During his remarks, Agarwal talked about edX’s mission and the impact he sees it having on the future of education.

“Our goal at edX is to see whether we can put the true meaning to the word education as a human right where everyone has access to it like the air we breath,” he said. “Our mission is to use digital technology to see if we can enable education, a high quality education, for everyone everywhere.”

When asked later what he plans to do with the roughly $1.9 million research grant that comes with the prize, Agarwal said that he wants to expand access to affordable undergraduate education.

“We are looking to launch a micro-bachelors program, which are modular programs at the undergraduate level, which will enable us to truly transform education all over the world, increasing affordable access in countries like the U.S., increasing quality access and simply access to education in the developing world,” he said.

Garber’s remarks, which closed the event, focused on his relationship with Agarwal, who worked with Harvard to develop edX, a virtual education platform, in 2012.

“When Harvard and MIT began meeting to think about creating edX, we always had in mind that Anant would be the person to take edX forward,” Garber said. “In every way, Anant has rewarded our faith in him. ”

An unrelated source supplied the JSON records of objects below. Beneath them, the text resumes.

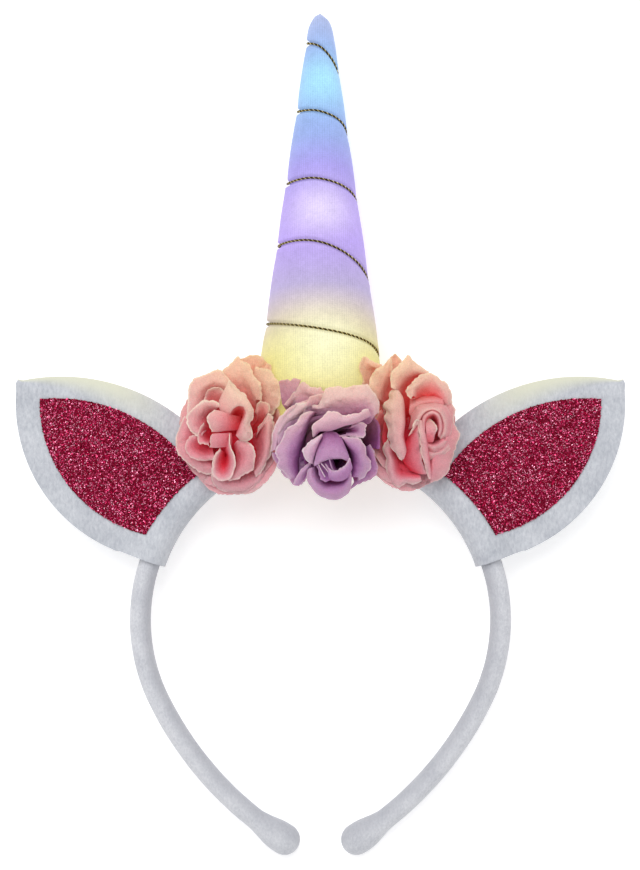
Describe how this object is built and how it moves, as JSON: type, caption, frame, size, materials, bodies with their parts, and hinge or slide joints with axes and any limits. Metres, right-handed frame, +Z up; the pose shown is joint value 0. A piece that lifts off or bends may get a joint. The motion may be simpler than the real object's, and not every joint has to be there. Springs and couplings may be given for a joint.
{
  "type": "unicorn horn headband",
  "caption": "Padded fabric headband with felt ears, a soft lit horn wound with gold cord and a row of fabric roses at its foot, lying on its back.",
  "frame": {"origin": "centre of the bounding box's underside, on the table that it lies on", "axes": "+X to the viewer's right of the picture and the wearer's left, +Y along the table from the hoop's open ends to the horn's tip, +Z up, out of the front of the headband"},
  "size_m": [0.209, 0.2952, 0.0613],
  "materials": {
    "hoop_velvet": "short white velvet, matt",
    "ear_felt": "white felt, matt",
    "ear_glitter": "magenta glitter fabric",
    "horn_fabric": "fine ribbed white satin, lit from inside",
    "gold_cord": "twisted metallic thread",
    "rose_pink": "pressed petal fabric, pink",
    "rose_lilac": "pressed petal fabric, lilac"
  },
  "bodies": {
    "root": {"headband": "hoop_velvet", "ear_left": "ear_felt", "ear_right": "ear_felt", "ear_glitter_left": "ear_glitter", "ear_glitter_right": "ear_glitter", "horn": "horn_fabric", "horn_cord": "gold_cord", "rose_left_outer": "rose_pink", "rose_left_middle": "rose_pink", "rose_left_inner": "rose_pink", "rose_left_heart": "rose_pink", "rose_middle_outer": "rose_lilac", "rose_middle_middle": "rose_lilac", "rose_middle_inner": "rose_lilac", "rose_middle_heart": "rose_lilac", "rose_right_outer": "rose_pink", "rose_right_middle": "rose_pink", "rose_right_inner": "rose_pink", "rose_right_heart": "rose_pink"}
  },
  "joints": []
}
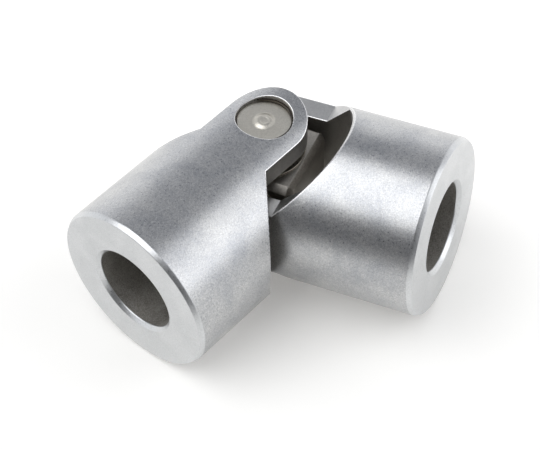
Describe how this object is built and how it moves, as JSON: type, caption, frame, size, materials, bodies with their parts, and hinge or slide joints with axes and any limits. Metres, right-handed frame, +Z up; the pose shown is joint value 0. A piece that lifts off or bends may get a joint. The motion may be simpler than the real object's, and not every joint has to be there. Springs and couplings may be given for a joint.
{
  "type": "universal joint shaft",
  "caption": "Single universal joint for joining two shafts at an angle: bored steel hubs forked into ears, joined by a sealed cross in needle bearings, shown sharply bent.",
  "frame": {"origin": "on the ground under the middle of the joint as it lies bent, at the bottom centre of its box", "axes": "+Z up; -X along the hub axis of yoke A, out of its shaft bore; yoke B points towards -Y and a little +X"},
  "size_m": [0.059, 0.053, 0.032],
  "materials": {
    "yoke_steel": "turned and milled bright carbon steel, satin",
    "cup_steel": "drawn and case-hardened bearing steel, warm grey satin",
    "ring_steel": "oiled spring steel",
    "cross_steel": "case-hardened steel, machined, light oil film",
    "thrust_steel": "ground bearing steel",
    "seal_rubber": "moulded nitrile rubber, matt",
    "shield_steel": "pressed steel sheet",
    "needle_steel": "ground and polished bearing steel"
  },
  "bodies": {
    "yoke_a": {"yoke_a": "yoke_steel", "bearing_cup_a1": "cup_steel", "bearing_cup_a2": "cup_steel", "snap_ring_a1": "ring_steel", "snap_ring_a2": "ring_steel"},
    "cross": {"cross": "cross_steel", "thrust_disc_a1": "thrust_steel", "seal_a1": "seal_rubber", "dust_shield_a1": "shield_steel", "thrust_disc_a2": "thrust_steel", "seal_a2": "seal_rubber", "dust_shield_a2": "shield_steel", "thrust_disc_b1": "thrust_steel", "seal_b1": "seal_rubber", "dust_shield_b1": "shield_steel", "thrust_disc_b2": "thrust_steel", "seal_b2": "seal_rubber", "dust_shield_b2": "shield_steel"},
    "yoke_b": {"yoke_b": "yoke_steel", "bearing_cup_b1": "cup_steel", "bearing_cup_b2": "cup_steel", "snap_ring_b1": "ring_steel", "snap_ring_b2": "ring_steel"},
    "needles_a1": {"needle_set_a1": "needle_steel"},
    "needles_a2": {"needle_set_a2": "needle_steel"},
    "needles_b1": {"needle_set_b1": "needle_steel"},
    "needles_b2": {"needle_set_b2": "needle_steel"}
  },
  "joints": [
    {"name": "pivot_a", "type": "hinge", "parent": "yoke_a", "child": "cross", "pos_m": [0.00451, 0.01054, 0.016], "axis": [0, -0.0729, 0.9973], "range_deg": [-2, 148]},
    {"name": "pivot_b", "type": "hinge", "parent": "cross", "child": "yoke_b", "pos_m": [0.00451, 0.01054, 0.016], "axis": [0.9563, 0.2916, 0.0213], "range_deg": [-6, 14]},
    {"name": "needle_orbit_a1", "type": "hinge", "parent": "yoke_a", "child": "needles_a1", "pos_m": [0.00451, 0.01054, 0.016], "axis": [0, -0.0729, 0.9973], "range_deg": [-1.36, 63.93]},
    {"name": "needle_orbit_a2", "type": "hinge", "parent": "yoke_a", "child": "needles_a2", "pos_m": [0.00451, 0.01054, 0.016], "axis": [0, -0.0729, 0.9973], "range_deg": [-1.36, 63.93]},
    {"name": "needle_orbit_b1", "type": "hinge", "parent": "cross", "child": "needles_b1", "pos_m": [0.00451, 0.01054, 0.016], "axis": [0.9563, 0.2916, 0.0213], "range_deg": [-3.93, 8.5]},
    {"name": "needle_orbit_b2", "type": "hinge", "parent": "cross", "child": "needles_b2", "pos_m": [0.00451, 0.01054, 0.016], "axis": [0.9563, 0.2916, 0.0213], "range_deg": [-3.93, 8.5]}
  ],
  "couplings": [
    {"joint": "needle_orbit_a1", "follows": "pivot_a", "ratio": 0.42857},
    {"joint": "needle_orbit_a2", "follows": "pivot_a", "ratio": 0.42857},
    {"joint": "needle_orbit_b1", "follows": "pivot_b", "ratio": 0.57143},
    {"joint": "needle_orbit_b2", "follows": "pivot_b", "ratio": 0.57143}
  ]
}
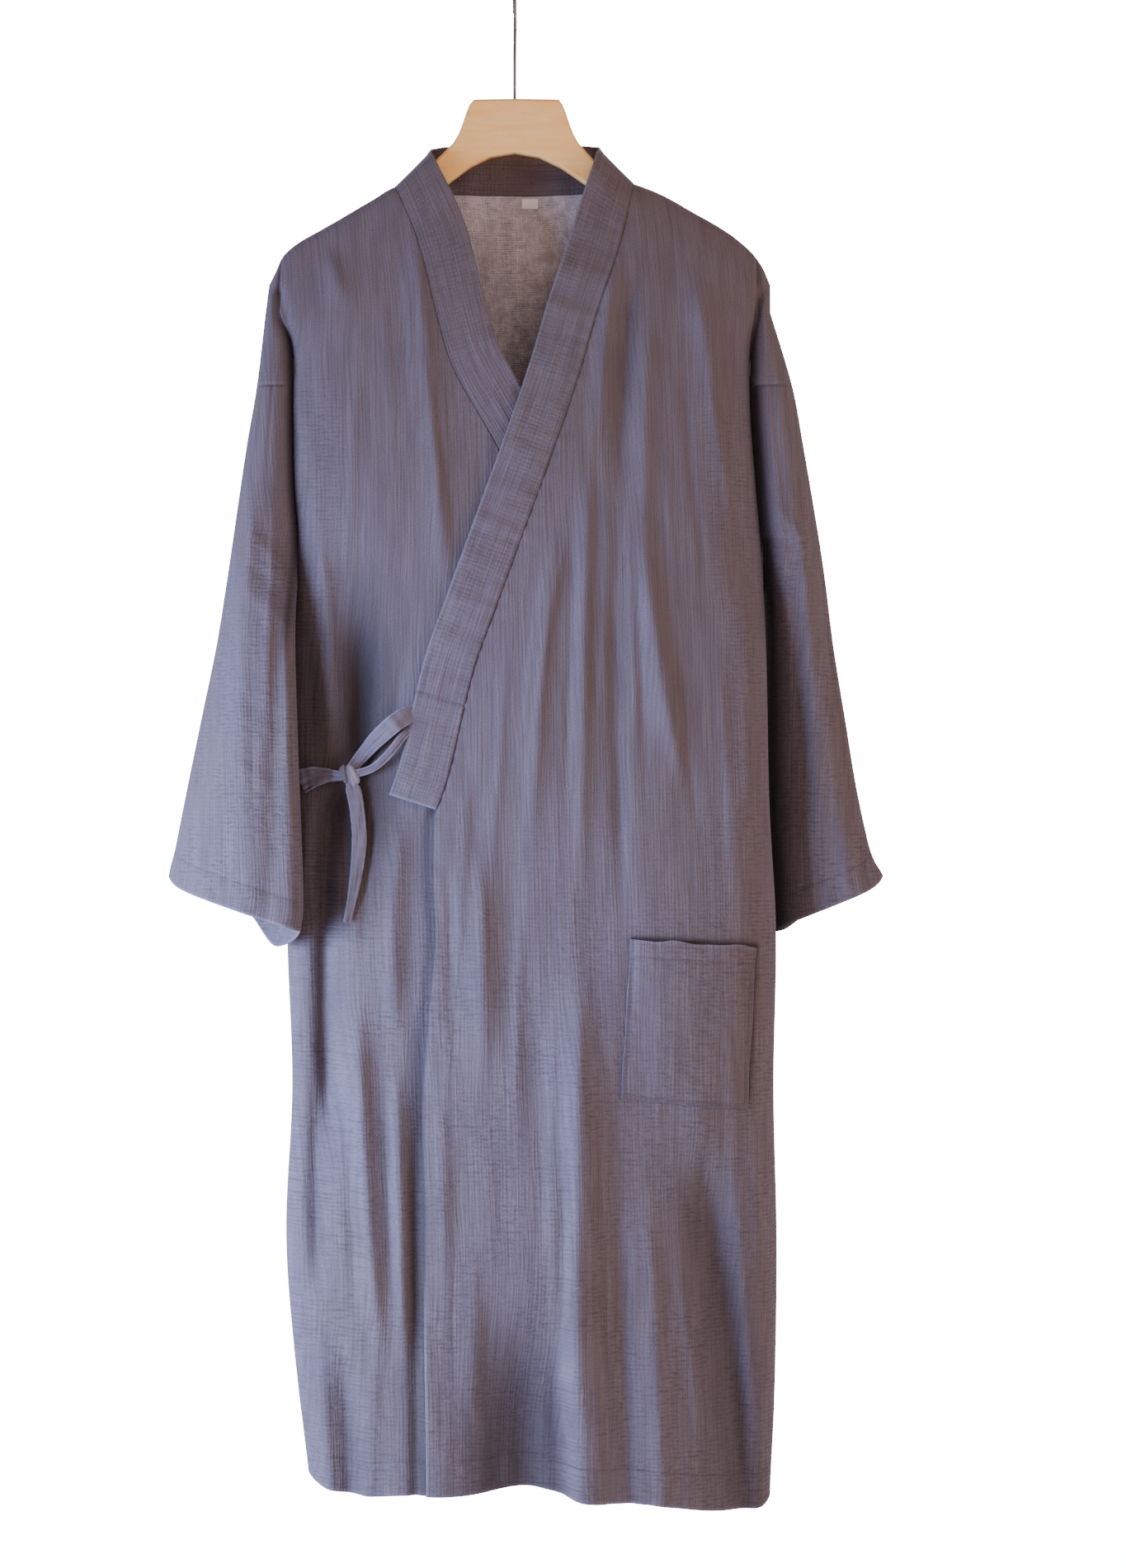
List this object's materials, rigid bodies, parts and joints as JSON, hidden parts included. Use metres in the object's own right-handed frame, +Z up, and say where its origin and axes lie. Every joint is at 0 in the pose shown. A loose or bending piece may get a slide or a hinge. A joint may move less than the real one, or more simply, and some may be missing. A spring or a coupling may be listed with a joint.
{
  "type": "kimono robe on a wooden hanger",
  "caption": "Long wrap kimono robe of dusty purple-grey crinkled double gauze with a tied half bow and a patch pocket, hanging on a pale flat wooden hanger.",
  "frame": {"origin": "the seat of the hook, the top of its inside curve, where the rail carries it", "axes": "+Z up, +X to the viewer's right along the hanger, front of the robe towards -Y"},
  "size_m": [0.6505, 0.1758, 1.3649],
  "materials": {
    "gauze": "washed and crinkled cotton double gauze, dusty purple-grey",
    "label_tape": "bare white woven tape",
    "beech": "sanded pale beech, satin lacquer",
    "steel_wire": "bright drawn steel wire"
  },
  "bodies": {
    "root": {"back": "gauze", "front_over": "gauze", "front_under": "gauze", "sleeve_left": "gauze", "sleeve_right": "gauze", "collar": "gauze", "pocket": "gauze", "tie_strap": "gauze", "tie_loop": "gauze", "tie_knot": "gauze", "tie_side": "gauze", "tie_tail": "gauze", "label": "label_tape", "hanger": "beech", "hook": "steel_wire"}
  },
  "joints": []
}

The Yidan Prizes will be officially awarded at a ceremony in Hong Kong on Dec. 9. Past winners of the prize include Stanford Psychology Professor Carol S. Dweck and Colombian sociologist Vicky Colbert, who founded and directs the educational organization Fundación Escuela Nueva.

Correction: Oct. 31, 2018

A previous version of this article incorrectly indicated that the Yidan Prizes will be officially awarded at a ceremony in Hong Kong on Dec. 10. In fact, the prizes will be awarded at a ceremony held Dec. 9.